Il plane désormais dans
chaque grande ville, le même parfum d'une promesse à chacun non
tenue. La promesse faite à celui qu'on a privé du réjouissant
vertige d'errer, d'être physiquement au milieu de tous les
nulle-part possibles que les grands espaces vierges seuls
savaient lui offrir, de recevoir en échange un autre vertige,
sans doute le plus souhaitable qui soit, c'est vrai, aux exigences de
l'homme instruit, et qui est celui-ci, celui qui livre notre addiction au
Monde à la brise rafraîchissante d'une version plus petite, celle
de la proximité, du voisinage, du monde resserré pour s'aimer, se soutenir ou resplendir sur l'autre.

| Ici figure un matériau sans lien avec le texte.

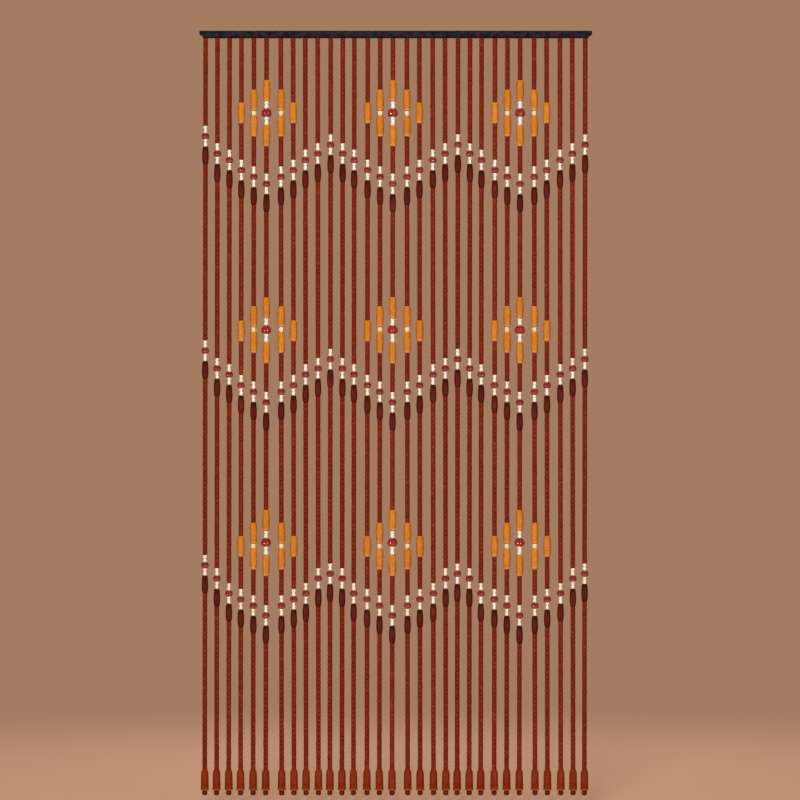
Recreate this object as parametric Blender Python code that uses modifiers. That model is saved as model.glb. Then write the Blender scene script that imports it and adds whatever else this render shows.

Qu'en est-il vraiment ? L'échange n'a pas eu lieu, et dans la
ville pourtant grouillante d'imaginations affectées, l'homme des
villes est alors balloté, à défaut, de plaisir en plaisir maigre
et instantanément assouvi, pour cette raison que ce genre de
contrat, trop idéaliste, vient toujours à être gâché et
reconduit en dispositions de vanités, plus résistantes, certes,
mais usantes quand même.
Si l'élan de la parole
ne se fait plus et se retient à tous les coins, pour autant la
communication est loin d'avoir été abolie. Car elle est un besoin
depuis toujours vital. Il suffit de voir comment la foule qui feint
de s'ignorer tous les jours s'abandonne à corps perdu, c'est
le cas de le dire, à la moindre raison de se socialiser, même
« virtuellement ». La cohabitation réelle, ou, en ce
sens, communication, disais-je, s'est seulement muée en un autre
langage, une autre façon de communiquer. Un langage qui, s'il ne
parvient jamais à estomper des besoins essentiels et intenses, car il ne s'en fait qu'un substitut fébrile, est en voie de devenir pourtant l'essence
première de notre société, et quoique démoralisant, et parce que galvanisant à la fois. Entre deux points qu'un trajet sépare,
qui est plus attentif qu'on exige de lui constate qu'il traverse de
long en large une ville fourmillante de signaux aussi atones que
furieux. L'attention intellectuelle d'un homme de base poursuit
pleinement les femmes réduites à l'état de convoitise pour lui, et
de mesure pour les autres femmes. La rue n'est plus qu'un marché où
s'échangent les regards et les regardés, et autant dire alors, le
prolongement vulgaire du « grand marché » à l'échelle
existentielle.
Une espèce de
complaisance triste, désabusée, ou teintée de cette conviction
puissante dont la base malade mène toujours à l'hystérie, dure
tout au long de démarches faussement désintéressées, mais qui en
réalité motive entièrement tout ce monde qui ne se voudrait plus
que beau et insaisissable pour plus faible que soi. L'attention, à
un point extrême des désirs, rendue inépuisable par une lecture
erronée d'Épicure,
alimente à flots constants cette envie de l'autre, et l'immense
industrie des apparences, perfidement bâtie sur ce dogme parvenu, ne
tient, qu'on se le dise, qu'à un fil lancé par les yeux jetés sur
ce que ces hommes pris au piège s'imaginent subsister d'encore
majestueux sur terre : la femme idolâtrée. Le cœur
de l'assemblée de toutes ces villes qui subjuguent, si l'on peut
dire qu'il bat encore, bat au rythme des paupières écarquillées
sur tout ce qui bouge en « stimulant » le désir sexuel
ou le désir de reconnaissance, reliés tous deux, par ailleurs, à force
d'amalgames. Le code culturel supplante la parole instinctive
annihilée, le code comme seul échange est possible, désormais, entre
habitants d'une même logique aveuglée et réduite aux bas instincts
synthétisés. Et en définitive, le bilan se fait plus lourd chaque soir, à mesure
qu'on n’emporte chez soi rien d'autre qu'une sensation envahissante
d'avoir, à de trop nombreuses reprises, frôlé, une fois encore, la
moindre des choses : le feu de bois social.